Task description:
Present the following data again exactly as it is shown.

Stored data
:::

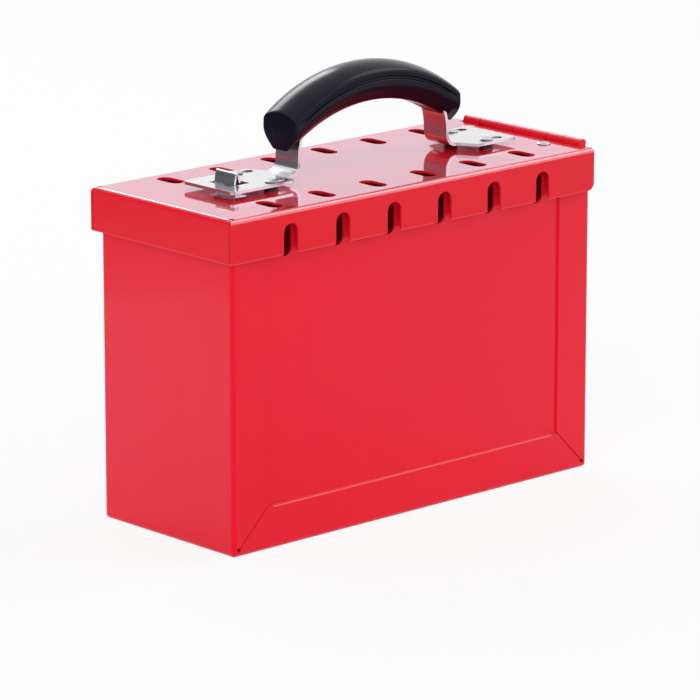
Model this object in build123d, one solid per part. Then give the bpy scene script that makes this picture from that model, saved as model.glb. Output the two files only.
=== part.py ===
"""Group lockout box: sheet-steel box, hinged lid and sliding carry handle.

Frame: millimetres, +Z up, origin at the centre of the bottom face.
X runs along the long side towards the hinge, the front looks along -Y.
"""
from build123d import *
from math import sqrt
import os

# Sheet-steel body
body_length = 235.0
body_depth = 94.0
body_height = 161.5
sheet = 1.2
bend_radius = 2.0
flange_width = 21.0
mitre_slit = 0.5
corner_relief_radius = 1.0
corner_relief_land = 0.4
panel_edge_gap = 2.5

# Lid
lid_overhang = 3.3
lid_seat_gap = 0.3
lid_skirt = 21.0
lid_bend_radius = 2.4
lid_end_setback = 0.5
lid_seam = 0.4
lid_relief_radius = 1.4
lid_relief_inset = 3.0
skirt_end_corner = 4.0

# Padlock openings, one row along each long side
padlock_count = 6
padlock_pitch = 33.0
padlock_row_centre = -1.2
top_slot_width = 8.0
top_slot_length = 16.0
top_slot_inset = 15.0
side_slot_width = 9.0
side_slot_bottom = 140.0
side_slot_top = 156.0
skirt_notch_rise = 0.5

# Butt hinge at the right end
knuckle_count = 7
knuckle_radius = 3.0
knuckle_gap = 0.3
barrel_length = 82.0
hinge_leaf_sheet = 1.2
hinge_leaf_width = 20.0
hinge_leaf_corner = 3.0
pin_running_clearance = 0.05
barrel_notch_clearance = 1.8
barrel_end_clearance = 0.5
wall_drop_at_barrel = 1.5
hinge_rivet_offset = 12.5
hinge_rivet_spacing = 53.0
rivet_radius = 2.0
rivet_head_radius = 4.2
rivet_head_height = 1.2
rivet_tail_radius = 3.2
rivet_tail_height = 1.0
rivet_hole_clearance = 0.05
head_rim_share = 0.45
head_flat_share = 0.6

# Handle strap
strap_sheet = 1.5
strap_width = 16.0
leg_spacing = 97.8
handle_centre = 8.6
foot_bend_radius = 5.7
strap_crown_height = 41.0
strap_crown_radius = 34.0
foot_plate_width = 35.0
foot_plate_corner = 2.0
foot_flare_start = 1.0
foot_flare_length = 5.0
left_foot_length = 51.2
right_foot_length = 38.0
foot_lift = 2.3

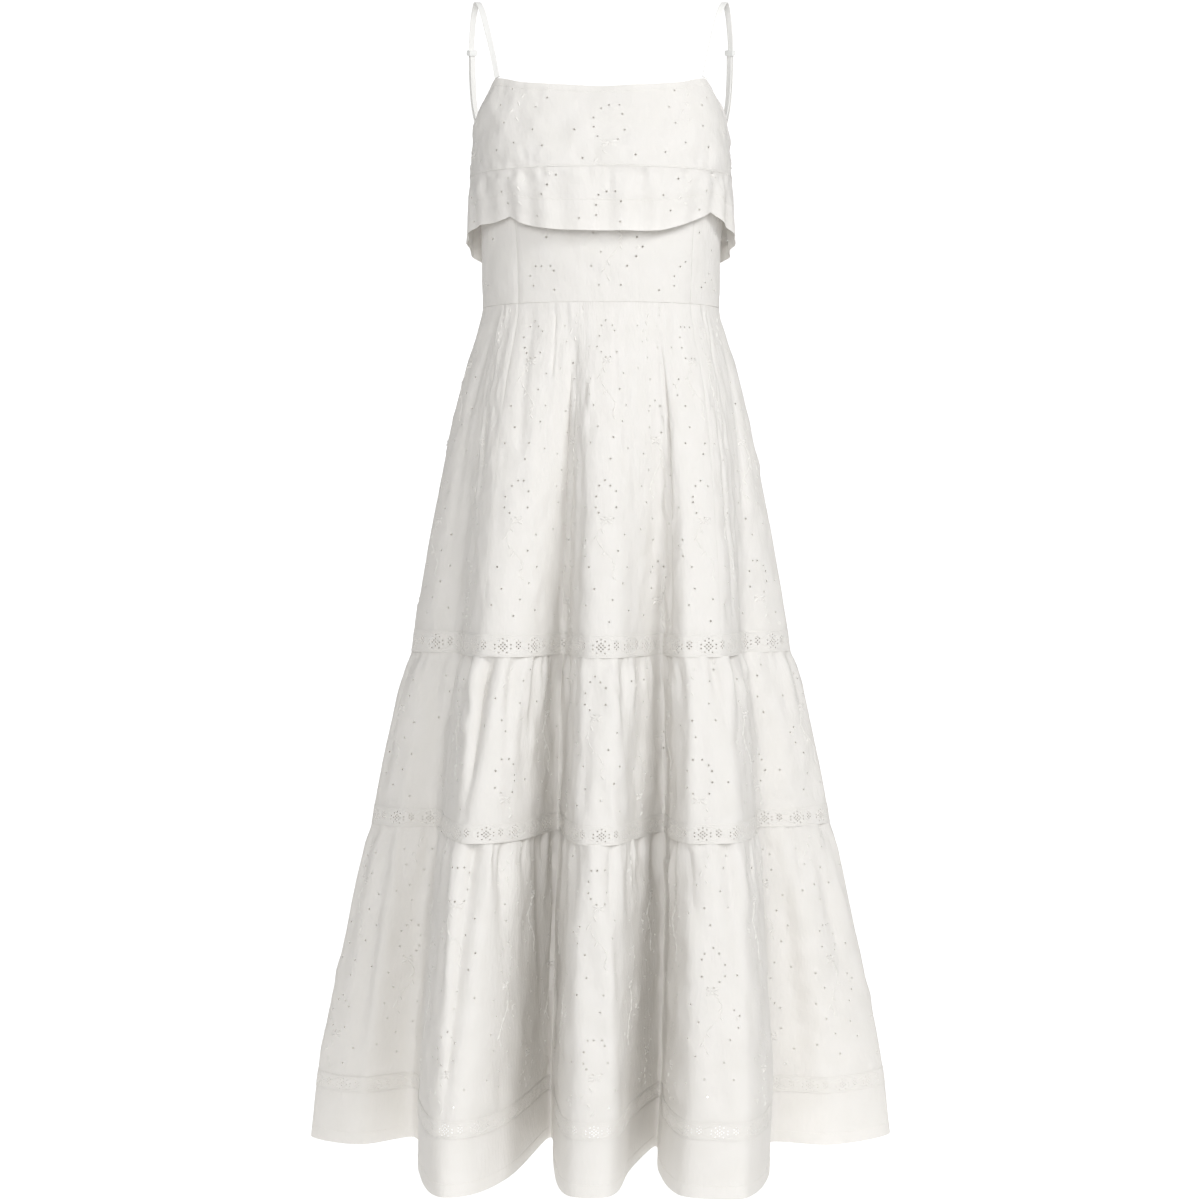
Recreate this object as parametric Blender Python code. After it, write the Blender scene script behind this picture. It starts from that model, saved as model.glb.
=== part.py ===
"""Tiered ruffle dress: a square-necked bodice under a loose ruffled overlay, on two thin straps,
over a flared skirt of three tiers joined by bands of insertion lace.

Metres, +Z up. The front faces -Y. The origin lies midway between the two straps, at the height
where they rest on the shoulders. An azimuth is 0 at the centre front, 90 at the right side (+X),
180 at the centre back and -90 at the left side.
"""

import math
from bisect import bisect_right
from collections import namedtuple

import bmesh
import bpy
from mathutils import Vector

# Cloth and seams
CLOTH = 0.0016
SEAM_GAP = 0.0003

# Heights, from the shoulder down
WAIST_Z = -0.350
LACE_1_TOP = -0.720
LACE_1_HEIGHT = 0.023
LACE_2_TOP = -0.924
LACE_2_HEIGHT = 0.019
LACE_3_TOP = -1.235
LACE_3_HEIGHT = 0.017
HEM_Z = -1.313

# The dress in plan at each height: half width, depth to the front and to the back of the side
# seams, and how square the plan is (2 is an ellipse)
Section = namedtuple("Section", "name z half_width depth_front depth_back squareness")
SECTIONS = (
    Section("neckline", -0.095, 0.1285, 0.0880, 0.0780, 2.8),
    Section("underarm", -0.150, 0.1435, 0.1030, 0.0860, 2.6),
    Section("bust", -0.200, 0.1430, 0.1130, 0.0890, 2.4),
    Section("ribs", -0.275, 0.1375, 0.1050, 0.0880, 2.2),
    Section("waist", -0.350, 0.1360, 0.0990, 0.0900, 2.1),
    Section("high hip", -0.380, 0.1435, 0.1060, 0.1000, 2.0),
    Section("hip", -0.450, 0.1640, 0.1240, 0.1180, 2.0),
    Section("thigh", -0.585, 0.1925, 0.1500, 0.1440, 2.0),
    Section("first lace top", -0.720, 0.2165, 0.1710, 0.1640, 2.0),
    Section("first lace foot", -0.743, 0.2195, 0.1735, 0.1665, 2.0),
    Section("second tier head", -0.766, 0.2280, 0.1810, 0.1735, 2.0),
    Section("knee", -0.828, 0.2440, 0.1950, 0.1870, 2.0),
    Section("second lace top", -0.924, 0.2635, 0.2130, 0.2040, 2.0),
    Section("second lace foot", -0.943, 0.2665, 0.2150, 0.2060, 2.0),
    Section("third tier head", -0.966, 0.2735, 0.2220, 0.2125, 2.0),
    Section("calf", -1.104, 0.3045, 0.2460, 0.2320, 2.0),
    Section("third lace top", -1.235, 0.3310, 0.2610, 0.2440, 2.0),
    Section("hem", -1.313, 0.3400, 0.2660, 0.2480, 2.0),
)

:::

Solution below:
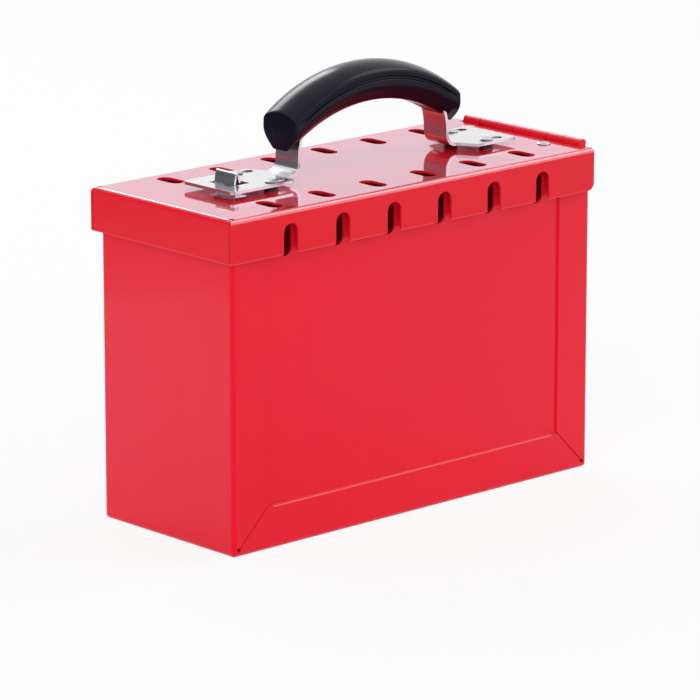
Model this object in build123d, one solid per part. Then give the bpy scene script that makes this picture from that model, saved as model.glb. Output the two files only.
=== part.py ===
"""Group lockout box: sheet-steel box, hinged lid and sliding carry handle.

Frame: millimetres, +Z up, origin at the centre of the bottom face.
X runs along the long side towards the hinge, the front looks along -Y.
"""
from build123d import *
from math import sqrt
import os

# Sheet-steel body
body_length = 235.0
body_depth = 94.0
body_height = 161.5
sheet = 1.2
bend_radius = 2.0
flange_width = 21.0
mitre_slit = 0.5
corner_relief_radius = 1.0
corner_relief_land = 0.4
panel_edge_gap = 2.5

# Lid
lid_overhang = 3.3
lid_seat_gap = 0.3
lid_skirt = 21.0
lid_bend_radius = 2.4
lid_end_setback = 0.5
lid_seam = 0.4
lid_relief_radius = 1.4
lid_relief_inset = 3.0
skirt_end_corner = 4.0

# Padlock openings, one row along each long side
padlock_count = 6
padlock_pitch = 33.0
padlock_row_centre = -1.2
top_slot_width = 8.0
top_slot_length = 16.0
top_slot_inset = 15.0
side_slot_width = 9.0
side_slot_bottom = 140.0
side_slot_top = 156.0
skirt_notch_rise = 0.5

# Butt hinge at the right end
knuckle_count = 7
knuckle_radius = 3.0
knuckle_gap = 0.3
barrel_length = 82.0
hinge_leaf_sheet = 1.2
hinge_leaf_width = 20.0
hinge_leaf_corner = 3.0
pin_running_clearance = 0.05
barrel_notch_clearance = 1.8
barrel_end_clearance = 0.5
wall_drop_at_barrel = 1.5
hinge_rivet_offset = 12.5
hinge_rivet_spacing = 53.0
rivet_radius = 2.0
rivet_head_radius = 4.2
rivet_head_height = 1.2
rivet_tail_radius = 3.2
rivet_tail_height = 1.0
rivet_hole_clearance = 0.05
head_rim_share = 0.45
head_flat_share = 0.6

# Handle strap
strap_sheet = 1.5
strap_width = 16.0
leg_spacing = 97.8
handle_centre = 8.6
foot_bend_radius = 5.7
strap_crown_height = 41.0
strap_crown_radius = 34.0
foot_plate_width = 35.0
foot_plate_corner = 2.0
foot_flare_start = 1.0
foot_flare_length = 5.0
left_foot_length = 51.2
right_foot_length = 38.0
foot_lift = 2.3

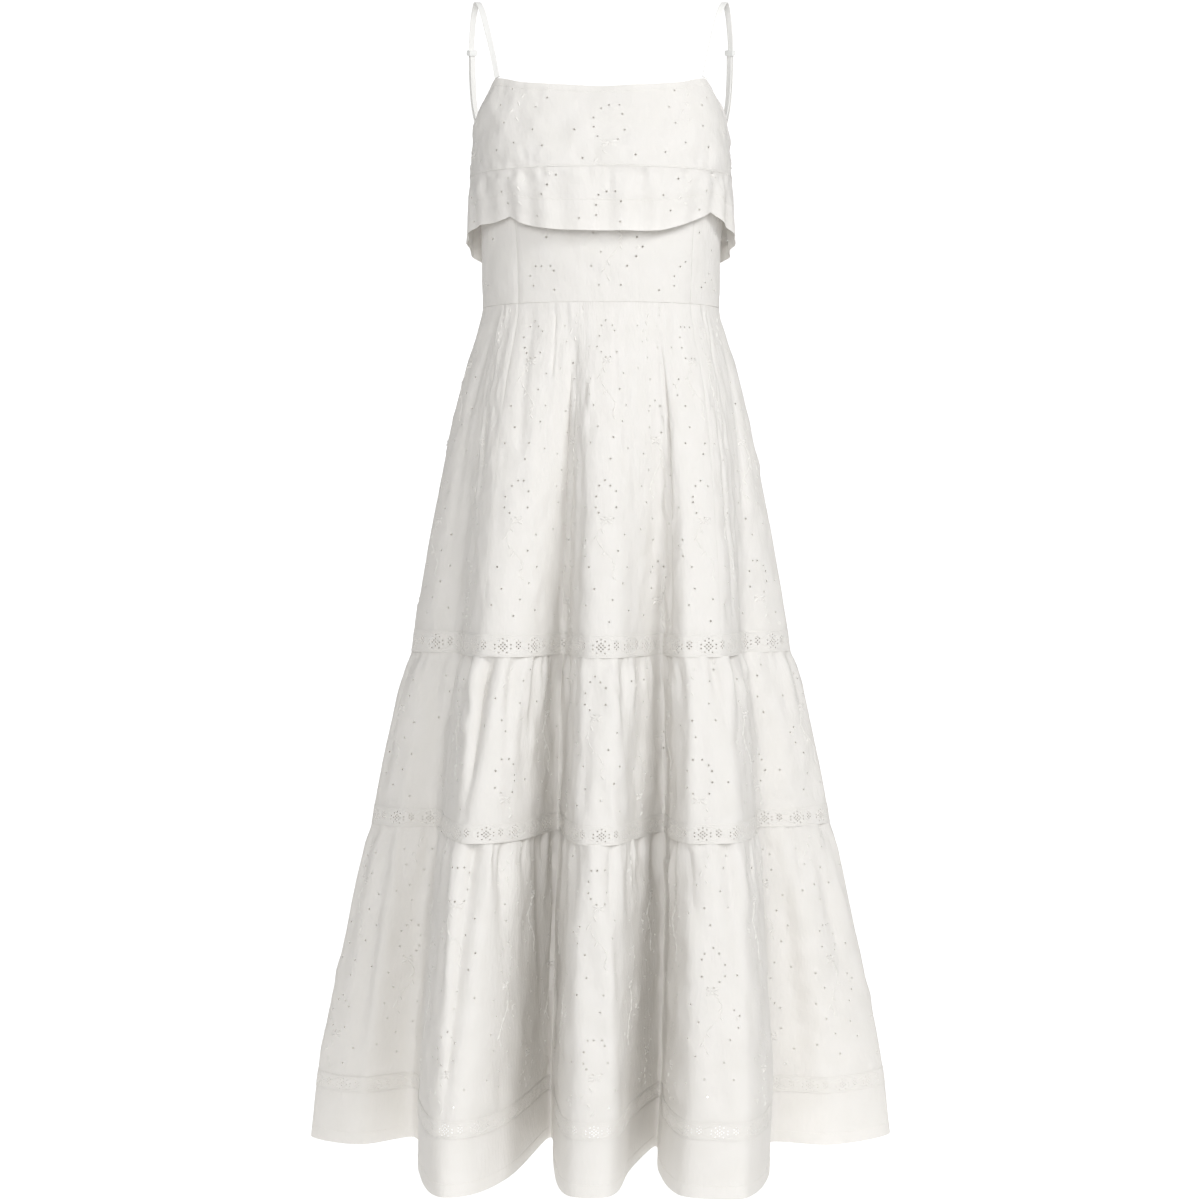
Recreate this object as parametric Blender Python code. After it, write the Blender scene script behind this picture. It starts from that model, saved as model.glb.
=== part.py ===
"""Tiered ruffle dress: a square-necked bodice under a loose ruffled overlay, on two thin straps,
over a flared skirt of three tiers joined by bands of insertion lace.

Metres, +Z up. The front faces -Y. The origin lies midway between the two straps, at the height
where they rest on the shoulders. An azimuth is 0 at the centre front, 90 at the right side (+X),
180 at the centre back and -90 at the left side.
"""

import math
from bisect import bisect_right
from collections import namedtuple

import bmesh
import bpy
from mathutils import Vector

# Cloth and seams
CLOTH = 0.0016
SEAM_GAP = 0.0003

# Heights, from the shoulder down
WAIST_Z = -0.350
LACE_1_TOP = -0.720
LACE_1_HEIGHT = 0.023
LACE_2_TOP = -0.924
LACE_2_HEIGHT = 0.019
LACE_3_TOP = -1.235
LACE_3_HEIGHT = 0.017
HEM_Z = -1.313

# The dress in plan at each height: half width, depth to the front and to the back of the side
# seams, and how square the plan is (2 is an ellipse)
Section = namedtuple("Section", "name z half_width depth_front depth_back squareness")
SECTIONS = (
    Section("neckline", -0.095, 0.1285, 0.0880, 0.0780, 2.8),
    Section("underarm", -0.150, 0.1435, 0.1030, 0.0860, 2.6),
    Section("bust", -0.200, 0.1430, 0.1130, 0.0890, 2.4),
    Section("ribs", -0.275, 0.1375, 0.1050, 0.0880, 2.2),
    Section("waist", -0.350, 0.1360, 0.0990, 0.0900, 2.1),
    Section("high hip", -0.380, 0.1435, 0.1060, 0.1000, 2.0),
    Section("hip", -0.450, 0.1640, 0.1240, 0.1180, 2.0),
    Section("thigh", -0.585, 0.1925, 0.1500, 0.1440, 2.0),
    Section("first lace top", -0.720, 0.2165, 0.1710, 0.1640, 2.0),
    Section("first lace foot", -0.743, 0.2195, 0.1735, 0.1665, 2.0),
    Section("second tier head", -0.766, 0.2280, 0.1810, 0.1735, 2.0),
    Section("knee", -0.828, 0.2440, 0.1950, 0.1870, 2.0),
    Section("second lace top", -0.924, 0.2635, 0.2130, 0.2040, 2.0),
    Section("second lace foot", -0.943, 0.2665, 0.2150, 0.2060, 2.0),
    Section("third tier head", -0.966, 0.2735, 0.2220, 0.2125, 2.0),
    Section("calf", -1.104, 0.3045, 0.2460, 0.2320, 2.0),
    Section("third lace top", -1.235, 0.3310, 0.2610, 0.2440, 2.0),
    Section("hem", -1.313, 0.3400, 0.2660, 0.2480, 2.0),
)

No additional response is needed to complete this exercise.